Freud Film Festival, October 26-28
Sigmund Freud's work has certainly informed every aspect of modern culture, providing a subtle (and sometimes not-so-subtle) sub-text for all forms of artistic expression, including film.
All films are free and open to the public.
Princess Tam-Tam (1935)
This classic stars the peerless Josephine Baker as Alwina, a Tunisian shepherdess who's brought to Paris by the nobleman (Albert Prejean) who discovers her, passing her off as royalty from India. Alwina becomes the toast of the town, but the headiness of her metamorphosis eventually gets to her, culminating in an alcohol-fueled dance that finally unleashes her true identity.
Mulholland Drive (2001)
Director David Lynch weaves a complex, mysterious tale in this story of a woman with amnesia (Laura Elena Harring) left stranded on Mulholland Drive. Alone and afraid, she is taken in by Betty (Naomi Watts), who has just arrived in Hollywood to pursue her dreams. Gradually, the two women start to put the pieces of the puzzle together... a puzzle that unravels a dark, sinister plot.
List Art Gallery 120
64 College Street
Seven Percent Solution (1976)
At the urging of his friend Dr. Watson, Sherlock Holmes (Nicol Williamson) enters a treatment program for his cocaine addiction. Not just any rehab clinic, this program is run by Sigmund Freud— and so begins a cracking good story that focuses on the synthesis of madness and genius. The amazing cast — Laurence Olivier as Holmes's nemesis Professor Moriarty, Robert Duvall as Dr. Watson, Alan Arkin as Freud — creates a unique crime-psychodrama.

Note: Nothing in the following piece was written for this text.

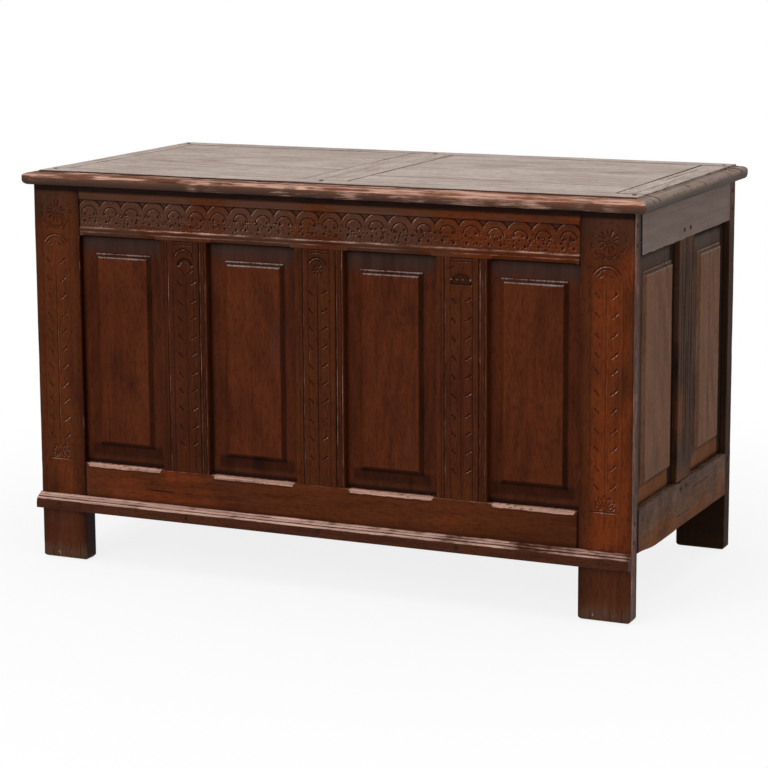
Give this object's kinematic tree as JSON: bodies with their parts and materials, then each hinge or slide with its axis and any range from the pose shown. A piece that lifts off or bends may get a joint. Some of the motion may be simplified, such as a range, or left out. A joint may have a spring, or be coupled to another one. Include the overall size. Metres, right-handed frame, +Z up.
{
  "type": "coffer chest",
  "caption": "Joined oak coffer with a carved framed front, fielded panels, tall stile feet and a framed lid that lifts on strap hinges at the back.",
  "frame": {"origin": "on the floor under the middle of the chest's outline, lid and base moulding together", "axes": "+Z up, -Y towards the carved front, +X to the right seen from the front"},
  "size_m": [1.278, 0.6384, 0.7723],
  "materials": {
    "oak_front_frame": "dark waxed oak, carved, worn pale on the edges",
    "oak_front_panel": "reddish waxed oak with dark recesses",
    "oak_moulding": "dark waxed oak with rubbed edges",
    "oak_side": "dry grey-brown oak",
    "oak_plain": "unpolished oak of the back and the inside",
    "oak_lid": "sun-bleached grey-tan oak with a reddish front moulding",
    "oak_peg": "dark end-grain oak",
    "wrought_iron": "blackened forged iron"
  },
  "bodies": {
    "carcase": {"back_bottom_rail": "oak_plain", "back_muntin_left": "oak_plain", "back_muntin_right": "oak_plain", "back_panel_centre": "oak_plain", "back_panel_left": "oak_plain", "back_panel_right": "oak_plain", "back_pegs": "oak_peg", "back_top_rail": "oak_plain", "base_moulding": "oak_moulding", "floor_board_1": "oak_plain", "floor_board_2": "oak_plain", "floor_board_3": "oak_plain", "floor_board_4": "oak_plain", "floor_board_5": "oak_plain", "front_bottom_rail": "oak_front_frame", "front_left_stile": "oak_front_frame", "front_muntin_centre": "oak_front_frame", "front_muntin_left": "oak_front_frame", "front_muntin_right": "oak_front_frame", "front_panel_far_left": "oak_front_panel", "front_panel_far_right": "oak_front_panel", "front_panel_mid_left": "oak_front_panel", "front_panel_mid_right": "oak_front_panel", "front_pegs": "oak_peg", "front_right_stile": "oak_front_frame", "front_top_rail": "oak_front_frame", "hinge_leaf_left": "wrought_iron", "hinge_leaf_right": "wrought_iron", "hinge_pins": "wrought_iron", "leaf_nails": "wrought_iron", "left_bottom_rail": "oak_side", "left_muntin": "oak_side", "left_panel_front": "oak_side", "left_panel_rear": "oak_side", "left_pegs": "oak_peg", "left_top_rail": "oak_side", "moulding_nails": "wrought_iron", "rear_left_stile": "oak_side", "rear_right_stile": "oak_side", "right_bottom_rail": "oak_side", "right_muntin": "oak_side", "right_panel_front": "oak_side", "right_panel_rear": "oak_side", "right_pegs": "oak_peg", "right_top_rail": "oak_side"},
    "lid": {"hinge_strap_left": "wrought_iron", "hinge_strap_right": "wrought_iron", "lid_board_left": "oak_lid", "lid_board_right_front": "oak_lid", "lid_board_right_rear": "oak_lid", "lid_front_rail": "oak_lid", "lid_left_stile": "oak_lid", "lid_muntin": "oak_lid", "lid_pegs": "oak_peg", "lid_rear_rail": "oak_lid", "lid_right_stile": "oak_lid", "strap_nails": "wrought_iron"}
  },
  "joints": [
    {"name": "lid_hinge", "type": "hinge", "parent": "carcase", "child": "lid", "pos_m": [0, 0.31275, 0.744], "axis": [-1, 0, 0], "range_deg": [0, 98]}
  ]
}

Nominated for six Oscars, Spellbound is indisputably one of Hitchcock's finest films. Dr. Edwards (Gregory Peck) arrives at Green Manors Mental Asylum and falls for the beautiful Dr. Petersen (Ingrid Bergman). But she discovers that he's a paranoid amnesiac impostor, which leaves her (and us) wondering: what happened to the real Dr. Edwards?
To achieve more effective treatment, a nurse (Bibi Andersson) and her patient (Liv Ullmann), an actress who's lost the power of speech, check into a private cottage by the sea. Isolated from most of the rest of society, the two women become co-dependent and insanely jealous of each other. It's a case of the cure being worse than the affliction in this classic directed by Swedish master Ingmar Bergman.
Hiroshima, Mon Amour (1959)
In French director Alain Resnais's poetic adaptation of Margueurite Duras's acclaimed book, a French actress (Emmanuelle Riva) working in Japan meets a Japanese architect (Eiji Okada) with whom she has an affair. Their relationship consists largely of conversations about the bombing at Hiroshima, the horrors that he and his family endured and her perception of the cataclysm back home in occupied France.